The error is generated during (2), whenever there was an earlier error during (1) that made it fail to load the repositories. The possible reasons are mostly unusual conditions like file corruption, and there ought to be a previous message emitted when (1) failed. 

This does not appear to be the bug and there is no way to reproduce this. What I can suggest is that you can open a support ticket with MySQL Support team and analyze your log files to see what kind of issues you may have with your system but unless you can have a procedure to reproduce this issue we do not believe it is a bug but expected behavior.

kind regards

FWIW, I just had this happen again as I was refreshing all the instances in my cluster

Hi,

On it's own this is not a bug, this is error that happens after another issue as I believe I explained.

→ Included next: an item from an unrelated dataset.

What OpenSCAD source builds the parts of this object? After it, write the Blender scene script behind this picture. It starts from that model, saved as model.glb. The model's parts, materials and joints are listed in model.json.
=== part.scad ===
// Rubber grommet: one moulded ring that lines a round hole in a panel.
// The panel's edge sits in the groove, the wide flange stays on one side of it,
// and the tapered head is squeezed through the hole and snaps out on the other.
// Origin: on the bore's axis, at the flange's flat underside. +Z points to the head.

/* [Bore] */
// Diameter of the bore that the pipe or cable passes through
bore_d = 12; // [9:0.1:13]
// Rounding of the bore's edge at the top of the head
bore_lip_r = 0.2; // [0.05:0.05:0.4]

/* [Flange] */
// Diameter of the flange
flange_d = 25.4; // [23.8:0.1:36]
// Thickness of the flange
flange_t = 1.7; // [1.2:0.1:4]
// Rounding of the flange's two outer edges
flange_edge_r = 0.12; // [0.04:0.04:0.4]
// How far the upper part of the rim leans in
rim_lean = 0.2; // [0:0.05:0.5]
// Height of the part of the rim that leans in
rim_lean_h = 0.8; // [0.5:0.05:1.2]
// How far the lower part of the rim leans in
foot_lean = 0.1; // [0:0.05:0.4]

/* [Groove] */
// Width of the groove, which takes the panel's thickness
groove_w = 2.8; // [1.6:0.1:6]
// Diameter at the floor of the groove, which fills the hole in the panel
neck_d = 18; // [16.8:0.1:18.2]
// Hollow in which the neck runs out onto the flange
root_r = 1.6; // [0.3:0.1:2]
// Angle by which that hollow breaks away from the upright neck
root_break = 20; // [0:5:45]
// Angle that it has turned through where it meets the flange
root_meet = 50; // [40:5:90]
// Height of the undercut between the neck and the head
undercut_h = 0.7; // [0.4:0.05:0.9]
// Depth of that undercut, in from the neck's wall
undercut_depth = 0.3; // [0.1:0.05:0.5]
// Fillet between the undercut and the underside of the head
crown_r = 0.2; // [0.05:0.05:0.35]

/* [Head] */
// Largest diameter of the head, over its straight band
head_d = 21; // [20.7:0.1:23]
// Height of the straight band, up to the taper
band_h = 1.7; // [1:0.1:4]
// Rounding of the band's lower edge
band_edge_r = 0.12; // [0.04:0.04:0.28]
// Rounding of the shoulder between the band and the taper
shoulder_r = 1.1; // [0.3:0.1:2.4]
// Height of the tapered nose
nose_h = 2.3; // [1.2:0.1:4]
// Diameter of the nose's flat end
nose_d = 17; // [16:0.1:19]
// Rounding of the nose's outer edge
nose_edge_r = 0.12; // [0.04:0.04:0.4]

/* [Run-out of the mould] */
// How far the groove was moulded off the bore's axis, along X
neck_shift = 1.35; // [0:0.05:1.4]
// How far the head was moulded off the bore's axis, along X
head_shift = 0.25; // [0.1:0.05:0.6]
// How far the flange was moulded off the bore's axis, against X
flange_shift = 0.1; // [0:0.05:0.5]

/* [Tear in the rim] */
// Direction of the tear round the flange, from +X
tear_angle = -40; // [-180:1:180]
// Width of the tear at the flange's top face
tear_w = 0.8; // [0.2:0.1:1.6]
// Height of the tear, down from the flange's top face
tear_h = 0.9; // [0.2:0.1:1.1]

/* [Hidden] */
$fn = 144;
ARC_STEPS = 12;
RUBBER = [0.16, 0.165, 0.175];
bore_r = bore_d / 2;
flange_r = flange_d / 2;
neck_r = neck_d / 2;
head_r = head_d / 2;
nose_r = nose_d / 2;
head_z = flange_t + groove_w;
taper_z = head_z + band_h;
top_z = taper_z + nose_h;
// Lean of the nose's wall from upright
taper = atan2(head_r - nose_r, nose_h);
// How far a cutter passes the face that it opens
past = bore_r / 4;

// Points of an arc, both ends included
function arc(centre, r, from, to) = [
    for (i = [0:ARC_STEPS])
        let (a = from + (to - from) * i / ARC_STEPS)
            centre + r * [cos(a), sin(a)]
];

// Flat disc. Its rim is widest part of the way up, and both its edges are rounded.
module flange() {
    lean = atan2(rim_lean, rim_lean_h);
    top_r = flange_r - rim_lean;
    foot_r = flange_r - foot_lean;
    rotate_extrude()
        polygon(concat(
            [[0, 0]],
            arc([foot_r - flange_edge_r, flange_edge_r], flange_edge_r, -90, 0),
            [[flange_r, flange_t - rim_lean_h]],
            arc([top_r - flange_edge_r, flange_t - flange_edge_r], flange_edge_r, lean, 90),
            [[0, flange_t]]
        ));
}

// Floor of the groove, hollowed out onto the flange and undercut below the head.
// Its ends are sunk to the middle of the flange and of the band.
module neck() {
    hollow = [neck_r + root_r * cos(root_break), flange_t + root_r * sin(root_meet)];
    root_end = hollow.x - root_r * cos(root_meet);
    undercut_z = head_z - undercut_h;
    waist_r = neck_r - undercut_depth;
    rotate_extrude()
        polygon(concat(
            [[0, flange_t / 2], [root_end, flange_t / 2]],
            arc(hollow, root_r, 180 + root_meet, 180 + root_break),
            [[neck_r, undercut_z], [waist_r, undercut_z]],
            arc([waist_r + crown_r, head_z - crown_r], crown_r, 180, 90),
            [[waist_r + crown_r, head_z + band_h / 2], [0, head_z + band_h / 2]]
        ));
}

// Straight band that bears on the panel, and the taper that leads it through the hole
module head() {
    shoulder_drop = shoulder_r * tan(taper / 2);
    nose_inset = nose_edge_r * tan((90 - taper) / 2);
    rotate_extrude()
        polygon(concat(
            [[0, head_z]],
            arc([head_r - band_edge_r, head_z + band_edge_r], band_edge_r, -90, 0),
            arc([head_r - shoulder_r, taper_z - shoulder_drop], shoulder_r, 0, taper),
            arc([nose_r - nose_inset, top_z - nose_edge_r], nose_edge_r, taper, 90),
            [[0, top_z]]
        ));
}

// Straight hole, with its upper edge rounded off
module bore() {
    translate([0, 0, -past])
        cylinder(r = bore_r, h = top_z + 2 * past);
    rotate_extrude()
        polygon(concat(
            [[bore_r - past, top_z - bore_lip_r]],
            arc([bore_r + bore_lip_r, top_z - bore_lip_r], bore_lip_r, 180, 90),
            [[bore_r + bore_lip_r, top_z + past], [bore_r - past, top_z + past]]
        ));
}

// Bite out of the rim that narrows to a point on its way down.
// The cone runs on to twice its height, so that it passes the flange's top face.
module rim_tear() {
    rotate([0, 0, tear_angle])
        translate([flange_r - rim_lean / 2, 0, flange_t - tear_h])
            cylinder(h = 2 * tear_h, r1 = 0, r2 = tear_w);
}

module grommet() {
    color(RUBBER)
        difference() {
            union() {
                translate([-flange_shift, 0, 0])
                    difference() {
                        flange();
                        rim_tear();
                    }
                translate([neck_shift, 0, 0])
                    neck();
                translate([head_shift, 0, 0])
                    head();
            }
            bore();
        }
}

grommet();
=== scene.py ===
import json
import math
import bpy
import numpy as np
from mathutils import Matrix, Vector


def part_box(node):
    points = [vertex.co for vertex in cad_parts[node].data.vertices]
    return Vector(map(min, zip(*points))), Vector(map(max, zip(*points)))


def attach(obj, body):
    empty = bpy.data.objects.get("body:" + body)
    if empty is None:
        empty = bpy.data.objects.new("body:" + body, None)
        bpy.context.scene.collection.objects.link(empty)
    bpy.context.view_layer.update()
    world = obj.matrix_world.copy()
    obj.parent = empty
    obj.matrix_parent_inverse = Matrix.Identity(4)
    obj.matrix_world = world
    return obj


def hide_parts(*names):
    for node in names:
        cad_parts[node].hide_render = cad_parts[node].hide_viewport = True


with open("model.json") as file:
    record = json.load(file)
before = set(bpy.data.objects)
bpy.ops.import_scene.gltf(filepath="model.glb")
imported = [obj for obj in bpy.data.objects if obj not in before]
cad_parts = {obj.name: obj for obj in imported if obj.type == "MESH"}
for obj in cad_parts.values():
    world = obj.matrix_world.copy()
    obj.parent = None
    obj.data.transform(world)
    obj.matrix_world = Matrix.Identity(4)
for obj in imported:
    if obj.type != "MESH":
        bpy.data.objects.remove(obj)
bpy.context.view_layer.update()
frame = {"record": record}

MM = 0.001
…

What this previous issue is usually have to do with hardware error or missconfiguration and for that ideal solution is to contact support team and supply them the full log

If you could upload full logs and some additional data about the setup we might be able to figure something out

- details on how you configured and used async replication channel failover
- these:
SELECT * FROM performance_schema.replication_connection_configuration;
SELECT * FROM performance_schema.replication_applier_configuration;
SELECT * FROM performance_schema.replication_asynchronous_connection_failover;
SELECT * FROM performance_schema.replication_asynchronous_connection_failover_managed;
# Exclude the credentials when selecting from slave_master_info.
SELECT Number_of_lines, Master_log_name, Master_log_pos, Host, Port, Connect_retry, Enabled_ssl, Ssl_ca, Ssl_capath, Ssl_cert, Ssl_cipher, Ssl_key, Ssl_verify_server_cert, Heartbeat, Bind, Ignored_server_ids, Uuid, Retry_count, Ssl_crl, Ssl_crl_path, Enabled_auto_position FROM mysql.slave_master_infp;
SELECT * FROM mysql.slave_relay_log_info;
SELECT * FROM mysql.replication_asynchronous_connection_failover;
SELECT * FROM mysql.replication_asynchronous_connection_failover_managed;

If I end up replicating the bug, I will provide what you requested.  I don't have the cluster that had this issue.